-- Source excerpt --

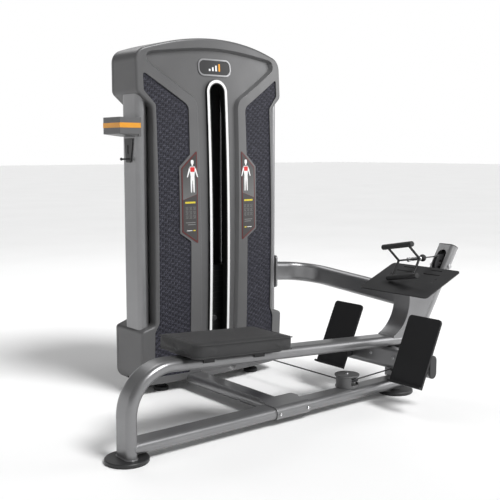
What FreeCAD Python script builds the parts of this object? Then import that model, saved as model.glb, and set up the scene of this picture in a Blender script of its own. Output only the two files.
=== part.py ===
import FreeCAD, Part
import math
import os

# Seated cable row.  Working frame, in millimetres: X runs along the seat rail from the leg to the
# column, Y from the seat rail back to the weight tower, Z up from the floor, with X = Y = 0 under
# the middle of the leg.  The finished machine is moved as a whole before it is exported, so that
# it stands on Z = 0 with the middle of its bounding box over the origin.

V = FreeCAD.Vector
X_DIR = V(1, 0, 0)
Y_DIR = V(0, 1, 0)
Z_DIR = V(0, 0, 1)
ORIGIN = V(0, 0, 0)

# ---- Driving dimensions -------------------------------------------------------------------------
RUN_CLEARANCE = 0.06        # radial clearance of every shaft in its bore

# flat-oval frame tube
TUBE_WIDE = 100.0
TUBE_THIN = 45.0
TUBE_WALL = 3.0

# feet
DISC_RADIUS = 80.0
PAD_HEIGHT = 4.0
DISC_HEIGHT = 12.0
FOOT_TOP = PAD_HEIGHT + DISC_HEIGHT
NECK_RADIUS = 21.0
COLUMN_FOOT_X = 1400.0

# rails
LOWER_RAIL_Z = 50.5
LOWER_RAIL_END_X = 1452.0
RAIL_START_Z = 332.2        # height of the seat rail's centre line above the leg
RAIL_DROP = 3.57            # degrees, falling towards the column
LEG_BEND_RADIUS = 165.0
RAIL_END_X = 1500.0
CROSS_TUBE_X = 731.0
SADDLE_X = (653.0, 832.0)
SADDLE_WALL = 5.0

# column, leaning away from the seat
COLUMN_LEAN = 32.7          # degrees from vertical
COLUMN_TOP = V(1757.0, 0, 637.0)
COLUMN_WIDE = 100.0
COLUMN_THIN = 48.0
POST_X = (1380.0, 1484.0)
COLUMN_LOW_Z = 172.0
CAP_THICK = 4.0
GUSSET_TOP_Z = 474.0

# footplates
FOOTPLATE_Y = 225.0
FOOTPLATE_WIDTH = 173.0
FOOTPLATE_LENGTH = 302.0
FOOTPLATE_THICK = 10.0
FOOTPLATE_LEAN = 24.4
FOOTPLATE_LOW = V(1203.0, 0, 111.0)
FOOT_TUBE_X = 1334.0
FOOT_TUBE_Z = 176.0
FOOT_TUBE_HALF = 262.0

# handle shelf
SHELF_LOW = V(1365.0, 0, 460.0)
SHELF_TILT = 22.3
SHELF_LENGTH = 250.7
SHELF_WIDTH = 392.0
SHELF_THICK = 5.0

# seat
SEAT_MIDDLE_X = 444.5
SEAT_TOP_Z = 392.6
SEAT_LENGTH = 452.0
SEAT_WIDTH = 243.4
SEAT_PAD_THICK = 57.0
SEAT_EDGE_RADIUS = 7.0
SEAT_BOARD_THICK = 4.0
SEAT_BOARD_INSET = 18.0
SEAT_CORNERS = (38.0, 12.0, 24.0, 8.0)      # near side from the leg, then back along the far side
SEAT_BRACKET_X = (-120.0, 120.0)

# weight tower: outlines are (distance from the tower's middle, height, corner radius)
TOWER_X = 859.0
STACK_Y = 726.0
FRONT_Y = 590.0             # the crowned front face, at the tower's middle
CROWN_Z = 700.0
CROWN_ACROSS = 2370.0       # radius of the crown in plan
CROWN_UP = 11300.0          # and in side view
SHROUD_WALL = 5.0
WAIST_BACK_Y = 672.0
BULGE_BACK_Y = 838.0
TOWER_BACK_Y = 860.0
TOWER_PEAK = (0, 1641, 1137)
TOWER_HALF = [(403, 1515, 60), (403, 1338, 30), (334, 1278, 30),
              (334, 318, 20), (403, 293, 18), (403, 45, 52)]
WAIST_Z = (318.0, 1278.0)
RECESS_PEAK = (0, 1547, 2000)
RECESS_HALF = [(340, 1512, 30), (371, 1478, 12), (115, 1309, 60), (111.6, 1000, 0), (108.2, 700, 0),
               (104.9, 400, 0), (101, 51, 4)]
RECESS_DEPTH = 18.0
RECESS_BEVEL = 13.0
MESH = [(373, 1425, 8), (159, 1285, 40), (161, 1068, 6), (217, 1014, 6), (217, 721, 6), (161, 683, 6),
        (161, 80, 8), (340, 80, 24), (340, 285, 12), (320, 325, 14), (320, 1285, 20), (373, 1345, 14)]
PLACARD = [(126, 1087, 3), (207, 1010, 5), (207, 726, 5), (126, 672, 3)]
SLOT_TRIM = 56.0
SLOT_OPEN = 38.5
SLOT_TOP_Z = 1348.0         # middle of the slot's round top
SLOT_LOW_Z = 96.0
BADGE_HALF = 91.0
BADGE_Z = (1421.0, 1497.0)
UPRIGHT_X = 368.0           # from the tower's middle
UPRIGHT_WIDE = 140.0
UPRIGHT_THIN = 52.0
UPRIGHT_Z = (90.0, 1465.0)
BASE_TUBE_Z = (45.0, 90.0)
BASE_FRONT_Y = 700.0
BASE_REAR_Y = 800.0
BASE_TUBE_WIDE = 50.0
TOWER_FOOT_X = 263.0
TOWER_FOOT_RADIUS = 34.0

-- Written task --
Return all the data exactly as given.

-- Solution for this problem --
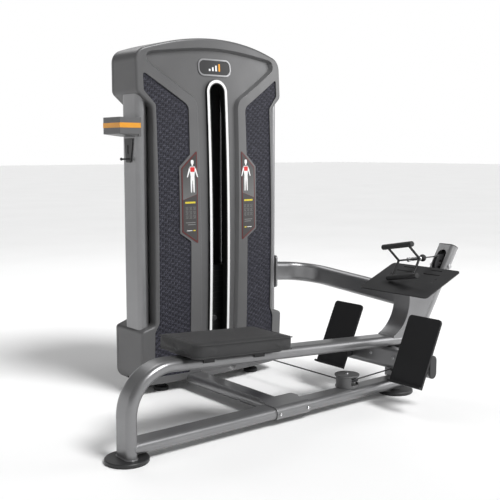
What FreeCAD Python script builds the parts of this object? Then import that model, saved as model.glb, and set up the scene of this picture in a Blender script of its own. Output only the two files.
=== part.py ===
import FreeCAD, Part
import math
import os

# Seated cable row.  Working frame, in millimetres: X runs along the seat rail from the leg to the
# column, Y from the seat rail back to the weight tower, Z up from the floor, with X = Y = 0 under
# the middle of the leg.  The finished machine is moved as a whole before it is exported, so that
# it stands on Z = 0 with the middle of its bounding box over the origin.

V = FreeCAD.Vector
X_DIR = V(1, 0, 0)
Y_DIR = V(0, 1, 0)
Z_DIR = V(0, 0, 1)
ORIGIN = V(0, 0, 0)

# ---- Driving dimensions -------------------------------------------------------------------------
RUN_CLEARANCE = 0.06        # radial clearance of every shaft in its bore

# flat-oval frame tube
TUBE_WIDE = 100.0
TUBE_THIN = 45.0
TUBE_WALL = 3.0

# feet
DISC_RADIUS = 80.0
PAD_HEIGHT = 4.0
DISC_HEIGHT = 12.0
FOOT_TOP = PAD_HEIGHT + DISC_HEIGHT
NECK_RADIUS = 21.0
COLUMN_FOOT_X = 1400.0

# rails
LOWER_RAIL_Z = 50.5
LOWER_RAIL_END_X = 1452.0
RAIL_START_Z = 332.2        # height of the seat rail's centre line above the leg
RAIL_DROP = 3.57            # degrees, falling towards the column
LEG_BEND_RADIUS = 165.0
RAIL_END_X = 1500.0
CROSS_TUBE_X = 731.0
SADDLE_X = (653.0, 832.0)
SADDLE_WALL = 5.0

# column, leaning away from the seat
COLUMN_LEAN = 32.7          # degrees from vertical
COLUMN_TOP = V(1757.0, 0, 637.0)
COLUMN_WIDE = 100.0
COLUMN_THIN = 48.0
POST_X = (1380.0, 1484.0)
COLUMN_LOW_Z = 172.0
CAP_THICK = 4.0
GUSSET_TOP_Z = 474.0

# footplates
FOOTPLATE_Y = 225.0
FOOTPLATE_WIDTH = 173.0
FOOTPLATE_LENGTH = 302.0
FOOTPLATE_THICK = 10.0
FOOTPLATE_LEAN = 24.4
FOOTPLATE_LOW = V(1203.0, 0, 111.0)
FOOT_TUBE_X = 1334.0
FOOT_TUBE_Z = 176.0
FOOT_TUBE_HALF = 262.0

# handle shelf
SHELF_LOW = V(1365.0, 0, 460.0)
SHELF_TILT = 22.3
SHELF_LENGTH = 250.7
SHELF_WIDTH = 392.0
SHELF_THICK = 5.0

# seat
SEAT_MIDDLE_X = 444.5
SEAT_TOP_Z = 392.6
SEAT_LENGTH = 452.0
SEAT_WIDTH = 243.4
SEAT_PAD_THICK = 57.0
SEAT_EDGE_RADIUS = 7.0
SEAT_BOARD_THICK = 4.0
SEAT_BOARD_INSET = 18.0
SEAT_CORNERS = (38.0, 12.0, 24.0, 8.0)      # near side from the leg, then back along the far side
SEAT_BRACKET_X = (-120.0, 120.0)

# weight tower: outlines are (distance from the tower's middle, height, corner radius)
TOWER_X = 859.0
STACK_Y = 726.0
FRONT_Y = 590.0             # the crowned front face, at the tower's middle
CROWN_Z = 700.0
CROWN_ACROSS = 2370.0       # radius of the crown in plan
CROWN_UP = 11300.0          # and in side view
SHROUD_WALL = 5.0
WAIST_BACK_Y = 672.0
BULGE_BACK_Y = 838.0
TOWER_BACK_Y = 860.0
TOWER_PEAK = (0, 1641, 1137)
TOWER_HALF = [(403, 1515, 60), (403, 1338, 30), (334, 1278, 30),
              (334, 318, 20), (403, 293, 18), (403, 45, 52)]
WAIST_Z = (318.0, 1278.0)
RECESS_PEAK = (0, 1547, 2000)
RECESS_HALF = [(340, 1512, 30), (371, 1478, 12), (115, 1309, 60), (111.6, 1000, 0), (108.2, 700, 0),
               (104.9, 400, 0), (101, 51, 4)]
RECESS_DEPTH = 18.0
RECESS_BEVEL = 13.0
MESH = [(373, 1425, 8), (159, 1285, 40), (161, 1068, 6), (217, 1014, 6), (217, 721, 6), (161, 683, 6),
        (161, 80, 8), (340, 80, 24), (340, 285, 12), (320, 325, 14), (320, 1285, 20), (373, 1345, 14)]
PLACARD = [(126, 1087, 3), (207, 1010, 5), (207, 726, 5), (126, 672, 3)]
SLOT_TRIM = 56.0
SLOT_OPEN = 38.5
SLOT_TOP_Z = 1348.0         # middle of the slot's round top
SLOT_LOW_Z = 96.0
BADGE_HALF = 91.0
BADGE_Z = (1421.0, 1497.0)
UPRIGHT_X = 368.0           # from the tower's middle
UPRIGHT_WIDE = 140.0
UPRIGHT_THIN = 52.0
UPRIGHT_Z = (90.0, 1465.0)
BASE_TUBE_Z = (45.0, 90.0)
BASE_FRONT_Y = 700.0
BASE_REAR_Y = 800.0
BASE_TUBE_WIDE = 50.0
TOWER_FOOT_X = 263.0
TOWER_FOOT_RADIUS = 34.0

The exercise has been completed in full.